Table 4 Ablation Study on SAMSum test split

The results show that the introduction of auxiliary tasks and the use of Minimum Risk Training can effectively improve the summarization ability of the model. Comparing the experimental results of MRT-1 and MRT-2, it can be seen that the risk function used by Minimum Risk Training has a certain impact on the indicators. Considering the three indicators, this chapter selects \(1-\left( Rouge1 + Rouge2 \right) / 2\) as the final risk function. Comparing the experimental results of Gender-1 and Gender-2, it can be seen that the gender pronoun discrimination task based on Contrastive learning improves the main task of dialogues summarization higher than the supervised gender pronoun discrimination task. Comparing the experimental results of Ours-all and Ours-turn, it can be seen that the way parameters are updated in multi-task learning will also affect the final effect of the model to a certain extent. In the model designed in this paper, multiple tasks update model parameters in turn to achieve better results.

5 Conclusion

In this paper, we investigate how to improve the performance of the dialogues summarization model through multi-task learning.
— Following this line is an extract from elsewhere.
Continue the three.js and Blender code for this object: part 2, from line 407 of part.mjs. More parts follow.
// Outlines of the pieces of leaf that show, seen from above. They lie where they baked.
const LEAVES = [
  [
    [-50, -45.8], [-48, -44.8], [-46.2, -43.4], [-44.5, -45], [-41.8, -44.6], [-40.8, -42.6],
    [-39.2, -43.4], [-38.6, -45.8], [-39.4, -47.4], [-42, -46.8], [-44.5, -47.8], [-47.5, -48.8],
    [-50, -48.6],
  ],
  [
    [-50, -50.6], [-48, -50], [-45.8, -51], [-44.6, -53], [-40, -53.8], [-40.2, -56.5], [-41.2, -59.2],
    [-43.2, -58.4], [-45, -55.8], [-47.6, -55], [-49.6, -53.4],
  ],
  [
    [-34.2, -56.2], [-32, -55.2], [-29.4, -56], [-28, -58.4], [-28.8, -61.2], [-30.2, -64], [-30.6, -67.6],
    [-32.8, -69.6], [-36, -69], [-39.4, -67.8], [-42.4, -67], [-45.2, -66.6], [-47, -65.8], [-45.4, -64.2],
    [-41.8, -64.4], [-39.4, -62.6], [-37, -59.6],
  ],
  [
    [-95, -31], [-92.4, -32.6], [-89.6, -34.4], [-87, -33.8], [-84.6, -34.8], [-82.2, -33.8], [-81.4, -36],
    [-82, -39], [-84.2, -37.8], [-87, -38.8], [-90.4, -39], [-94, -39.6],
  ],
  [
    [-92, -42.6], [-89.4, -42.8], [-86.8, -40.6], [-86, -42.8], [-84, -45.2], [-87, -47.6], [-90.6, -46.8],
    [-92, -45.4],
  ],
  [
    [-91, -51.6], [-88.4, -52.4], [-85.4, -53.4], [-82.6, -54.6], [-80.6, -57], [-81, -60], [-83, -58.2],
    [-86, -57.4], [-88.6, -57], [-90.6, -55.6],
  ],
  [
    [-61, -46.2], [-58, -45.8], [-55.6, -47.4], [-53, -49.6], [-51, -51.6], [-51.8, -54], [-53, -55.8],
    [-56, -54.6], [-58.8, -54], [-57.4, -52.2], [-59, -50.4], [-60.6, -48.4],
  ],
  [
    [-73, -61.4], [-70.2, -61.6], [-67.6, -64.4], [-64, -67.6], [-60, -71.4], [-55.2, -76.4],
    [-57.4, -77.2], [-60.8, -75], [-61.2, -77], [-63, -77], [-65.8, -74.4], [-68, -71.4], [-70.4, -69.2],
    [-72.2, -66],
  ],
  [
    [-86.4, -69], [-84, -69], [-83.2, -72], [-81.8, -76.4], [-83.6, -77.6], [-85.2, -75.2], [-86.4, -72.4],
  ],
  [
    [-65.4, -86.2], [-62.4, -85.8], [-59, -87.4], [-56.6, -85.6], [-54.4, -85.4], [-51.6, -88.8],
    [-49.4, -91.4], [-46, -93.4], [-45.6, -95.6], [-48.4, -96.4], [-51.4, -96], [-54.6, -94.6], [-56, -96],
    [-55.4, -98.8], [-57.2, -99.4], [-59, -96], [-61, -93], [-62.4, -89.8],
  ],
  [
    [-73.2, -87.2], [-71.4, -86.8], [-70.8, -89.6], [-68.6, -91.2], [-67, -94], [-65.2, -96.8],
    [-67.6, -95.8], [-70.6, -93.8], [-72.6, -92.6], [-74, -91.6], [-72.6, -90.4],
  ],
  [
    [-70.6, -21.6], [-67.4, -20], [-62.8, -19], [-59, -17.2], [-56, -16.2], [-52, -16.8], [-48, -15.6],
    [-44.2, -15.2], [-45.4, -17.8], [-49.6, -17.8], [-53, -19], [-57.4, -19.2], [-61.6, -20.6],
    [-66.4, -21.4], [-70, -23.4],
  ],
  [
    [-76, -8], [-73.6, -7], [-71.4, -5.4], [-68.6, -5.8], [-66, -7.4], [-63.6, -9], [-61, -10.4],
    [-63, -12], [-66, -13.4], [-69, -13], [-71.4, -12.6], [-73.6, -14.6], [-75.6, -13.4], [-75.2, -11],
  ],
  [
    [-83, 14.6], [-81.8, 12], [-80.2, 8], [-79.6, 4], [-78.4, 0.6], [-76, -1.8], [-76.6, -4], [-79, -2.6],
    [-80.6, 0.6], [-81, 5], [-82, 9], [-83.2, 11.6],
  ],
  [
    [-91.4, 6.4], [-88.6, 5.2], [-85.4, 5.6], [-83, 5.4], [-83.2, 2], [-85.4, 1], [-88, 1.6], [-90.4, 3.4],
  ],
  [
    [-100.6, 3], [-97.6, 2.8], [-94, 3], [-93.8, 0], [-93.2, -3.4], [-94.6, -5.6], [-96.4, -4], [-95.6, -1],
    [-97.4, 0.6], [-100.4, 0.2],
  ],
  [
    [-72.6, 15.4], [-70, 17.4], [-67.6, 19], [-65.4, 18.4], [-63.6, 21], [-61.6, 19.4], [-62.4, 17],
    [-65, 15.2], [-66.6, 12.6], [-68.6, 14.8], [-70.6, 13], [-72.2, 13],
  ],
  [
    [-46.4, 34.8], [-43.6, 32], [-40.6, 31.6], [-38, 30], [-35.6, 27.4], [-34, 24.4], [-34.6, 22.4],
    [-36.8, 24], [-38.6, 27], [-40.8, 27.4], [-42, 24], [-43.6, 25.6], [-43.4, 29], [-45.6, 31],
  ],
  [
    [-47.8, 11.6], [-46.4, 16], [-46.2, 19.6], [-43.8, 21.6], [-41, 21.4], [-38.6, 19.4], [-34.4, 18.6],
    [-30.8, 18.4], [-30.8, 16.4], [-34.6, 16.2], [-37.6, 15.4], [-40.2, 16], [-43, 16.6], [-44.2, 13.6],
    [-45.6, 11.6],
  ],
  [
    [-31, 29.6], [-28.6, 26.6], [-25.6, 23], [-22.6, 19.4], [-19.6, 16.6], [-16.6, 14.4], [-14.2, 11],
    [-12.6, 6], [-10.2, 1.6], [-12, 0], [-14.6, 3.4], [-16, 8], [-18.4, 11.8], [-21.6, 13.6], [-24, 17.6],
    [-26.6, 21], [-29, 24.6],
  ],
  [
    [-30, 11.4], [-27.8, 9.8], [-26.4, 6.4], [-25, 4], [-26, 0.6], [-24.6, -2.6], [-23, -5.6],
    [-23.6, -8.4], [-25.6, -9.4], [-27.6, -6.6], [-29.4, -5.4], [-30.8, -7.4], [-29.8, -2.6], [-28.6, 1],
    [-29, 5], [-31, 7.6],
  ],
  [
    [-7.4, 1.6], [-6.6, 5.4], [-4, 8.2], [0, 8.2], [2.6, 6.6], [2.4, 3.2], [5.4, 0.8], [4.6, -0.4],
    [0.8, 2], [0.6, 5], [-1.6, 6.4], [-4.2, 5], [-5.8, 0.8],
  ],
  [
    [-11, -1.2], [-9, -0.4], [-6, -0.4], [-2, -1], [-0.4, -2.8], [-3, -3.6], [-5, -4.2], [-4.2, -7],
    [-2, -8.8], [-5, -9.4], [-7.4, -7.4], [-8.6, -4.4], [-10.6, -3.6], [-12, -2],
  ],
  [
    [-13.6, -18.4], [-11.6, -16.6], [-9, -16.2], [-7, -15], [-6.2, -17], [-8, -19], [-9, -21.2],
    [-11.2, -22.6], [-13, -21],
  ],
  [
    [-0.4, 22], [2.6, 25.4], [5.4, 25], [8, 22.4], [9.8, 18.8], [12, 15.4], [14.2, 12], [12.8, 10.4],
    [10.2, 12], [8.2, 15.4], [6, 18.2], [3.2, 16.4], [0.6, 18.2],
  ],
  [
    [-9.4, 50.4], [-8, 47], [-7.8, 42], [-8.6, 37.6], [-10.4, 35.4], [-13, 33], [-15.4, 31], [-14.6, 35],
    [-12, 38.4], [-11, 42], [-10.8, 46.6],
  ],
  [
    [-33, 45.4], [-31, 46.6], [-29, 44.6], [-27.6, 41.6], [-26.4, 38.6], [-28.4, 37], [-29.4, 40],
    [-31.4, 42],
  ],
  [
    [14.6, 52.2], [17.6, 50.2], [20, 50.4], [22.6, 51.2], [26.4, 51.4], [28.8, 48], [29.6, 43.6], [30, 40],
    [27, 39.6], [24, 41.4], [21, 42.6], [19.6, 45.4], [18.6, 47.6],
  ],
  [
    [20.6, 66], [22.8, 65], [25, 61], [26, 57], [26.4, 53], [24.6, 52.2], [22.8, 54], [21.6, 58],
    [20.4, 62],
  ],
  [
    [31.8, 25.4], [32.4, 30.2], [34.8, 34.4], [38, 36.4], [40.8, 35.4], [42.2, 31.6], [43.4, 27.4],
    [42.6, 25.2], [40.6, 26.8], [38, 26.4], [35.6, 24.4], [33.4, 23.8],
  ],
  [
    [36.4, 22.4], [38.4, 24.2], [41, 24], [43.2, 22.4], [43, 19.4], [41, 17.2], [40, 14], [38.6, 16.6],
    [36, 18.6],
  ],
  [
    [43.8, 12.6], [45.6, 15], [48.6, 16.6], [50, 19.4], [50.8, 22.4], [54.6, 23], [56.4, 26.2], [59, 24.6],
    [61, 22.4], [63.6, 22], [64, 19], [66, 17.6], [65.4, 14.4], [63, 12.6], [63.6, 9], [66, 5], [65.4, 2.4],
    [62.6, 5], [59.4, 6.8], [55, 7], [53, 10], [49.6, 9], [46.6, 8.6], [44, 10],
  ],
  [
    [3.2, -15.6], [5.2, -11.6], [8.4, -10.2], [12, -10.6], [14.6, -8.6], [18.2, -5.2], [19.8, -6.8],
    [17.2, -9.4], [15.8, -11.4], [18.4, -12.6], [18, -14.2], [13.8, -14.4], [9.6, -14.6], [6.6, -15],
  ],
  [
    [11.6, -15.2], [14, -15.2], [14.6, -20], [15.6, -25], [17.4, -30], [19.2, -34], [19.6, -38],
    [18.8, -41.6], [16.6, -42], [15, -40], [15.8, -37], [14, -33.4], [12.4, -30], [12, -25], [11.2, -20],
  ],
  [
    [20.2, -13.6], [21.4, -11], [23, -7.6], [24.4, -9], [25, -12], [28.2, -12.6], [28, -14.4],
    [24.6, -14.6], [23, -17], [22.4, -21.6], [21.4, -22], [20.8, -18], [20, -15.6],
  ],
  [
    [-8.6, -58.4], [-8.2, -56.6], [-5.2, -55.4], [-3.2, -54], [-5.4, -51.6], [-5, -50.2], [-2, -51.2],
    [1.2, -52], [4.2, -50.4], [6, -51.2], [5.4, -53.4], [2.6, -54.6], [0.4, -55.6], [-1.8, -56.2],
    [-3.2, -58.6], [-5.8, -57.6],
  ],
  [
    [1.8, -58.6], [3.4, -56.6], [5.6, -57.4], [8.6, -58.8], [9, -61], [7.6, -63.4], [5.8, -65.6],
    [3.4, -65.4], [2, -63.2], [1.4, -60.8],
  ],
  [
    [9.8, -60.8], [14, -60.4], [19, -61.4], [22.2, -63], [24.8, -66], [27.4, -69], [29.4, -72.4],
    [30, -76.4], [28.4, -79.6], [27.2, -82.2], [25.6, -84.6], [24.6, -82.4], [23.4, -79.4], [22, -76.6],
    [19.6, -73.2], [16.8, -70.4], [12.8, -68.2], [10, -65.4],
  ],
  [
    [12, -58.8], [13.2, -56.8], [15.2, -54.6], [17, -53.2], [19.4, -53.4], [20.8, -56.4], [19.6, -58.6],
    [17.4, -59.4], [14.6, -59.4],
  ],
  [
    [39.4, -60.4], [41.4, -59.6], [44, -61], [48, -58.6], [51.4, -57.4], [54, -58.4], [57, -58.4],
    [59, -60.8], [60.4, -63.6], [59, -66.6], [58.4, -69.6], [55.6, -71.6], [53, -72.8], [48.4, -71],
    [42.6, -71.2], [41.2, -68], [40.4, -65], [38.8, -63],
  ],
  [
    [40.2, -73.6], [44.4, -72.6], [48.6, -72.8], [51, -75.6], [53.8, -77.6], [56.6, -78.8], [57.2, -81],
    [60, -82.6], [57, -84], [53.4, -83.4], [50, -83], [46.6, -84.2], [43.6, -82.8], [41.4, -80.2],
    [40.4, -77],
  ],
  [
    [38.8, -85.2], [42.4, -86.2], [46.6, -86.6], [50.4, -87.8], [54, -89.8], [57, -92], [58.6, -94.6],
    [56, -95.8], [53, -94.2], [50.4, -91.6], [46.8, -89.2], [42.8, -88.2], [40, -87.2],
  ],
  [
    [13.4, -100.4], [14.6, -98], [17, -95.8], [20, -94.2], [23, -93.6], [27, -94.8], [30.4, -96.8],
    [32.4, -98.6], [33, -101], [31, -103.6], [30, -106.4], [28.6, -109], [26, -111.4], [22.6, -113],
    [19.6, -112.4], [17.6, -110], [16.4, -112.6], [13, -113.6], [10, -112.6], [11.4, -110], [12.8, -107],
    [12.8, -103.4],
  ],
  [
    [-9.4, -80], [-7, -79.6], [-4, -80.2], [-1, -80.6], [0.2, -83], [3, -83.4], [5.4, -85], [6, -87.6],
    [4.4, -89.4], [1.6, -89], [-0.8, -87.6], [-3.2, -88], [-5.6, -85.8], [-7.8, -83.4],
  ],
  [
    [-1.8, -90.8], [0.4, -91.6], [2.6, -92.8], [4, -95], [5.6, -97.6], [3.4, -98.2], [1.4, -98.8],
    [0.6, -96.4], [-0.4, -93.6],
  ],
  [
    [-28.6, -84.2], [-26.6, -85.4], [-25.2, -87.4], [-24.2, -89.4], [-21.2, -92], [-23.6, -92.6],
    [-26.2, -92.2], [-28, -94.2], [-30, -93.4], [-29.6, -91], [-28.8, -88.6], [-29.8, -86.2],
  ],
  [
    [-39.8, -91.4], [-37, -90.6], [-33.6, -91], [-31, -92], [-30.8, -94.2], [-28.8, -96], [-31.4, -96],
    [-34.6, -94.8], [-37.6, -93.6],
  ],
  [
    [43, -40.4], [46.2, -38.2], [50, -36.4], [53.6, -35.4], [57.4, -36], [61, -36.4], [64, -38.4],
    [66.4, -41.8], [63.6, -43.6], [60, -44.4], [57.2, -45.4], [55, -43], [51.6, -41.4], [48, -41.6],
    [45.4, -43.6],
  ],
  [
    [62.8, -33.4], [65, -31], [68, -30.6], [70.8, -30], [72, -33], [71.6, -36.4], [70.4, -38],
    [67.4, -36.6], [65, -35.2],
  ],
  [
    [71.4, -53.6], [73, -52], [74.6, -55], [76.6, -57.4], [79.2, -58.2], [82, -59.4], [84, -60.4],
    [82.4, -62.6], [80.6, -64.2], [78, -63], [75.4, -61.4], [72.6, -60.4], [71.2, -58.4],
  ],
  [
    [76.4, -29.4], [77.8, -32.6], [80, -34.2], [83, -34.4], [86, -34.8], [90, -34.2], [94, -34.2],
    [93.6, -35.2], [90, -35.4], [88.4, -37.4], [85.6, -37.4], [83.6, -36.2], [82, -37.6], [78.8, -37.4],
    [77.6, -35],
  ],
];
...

We design two auxiliary tasks, namely gender pronoun distinction task and reducing rxposure deviation task, to work in tandem with the main summary task during training. The primary and secondary tasks are coordinated using an alternating parameter update strategy. Experiments on three baseline datasets demonstrate the effectiveness of the proposed model. The current models are mostly autoregressive models, and the speed of generating summaries for dialogues is slow. How to improve the summary generation speed while ensuring the summary generation effect in the future is a challenging task.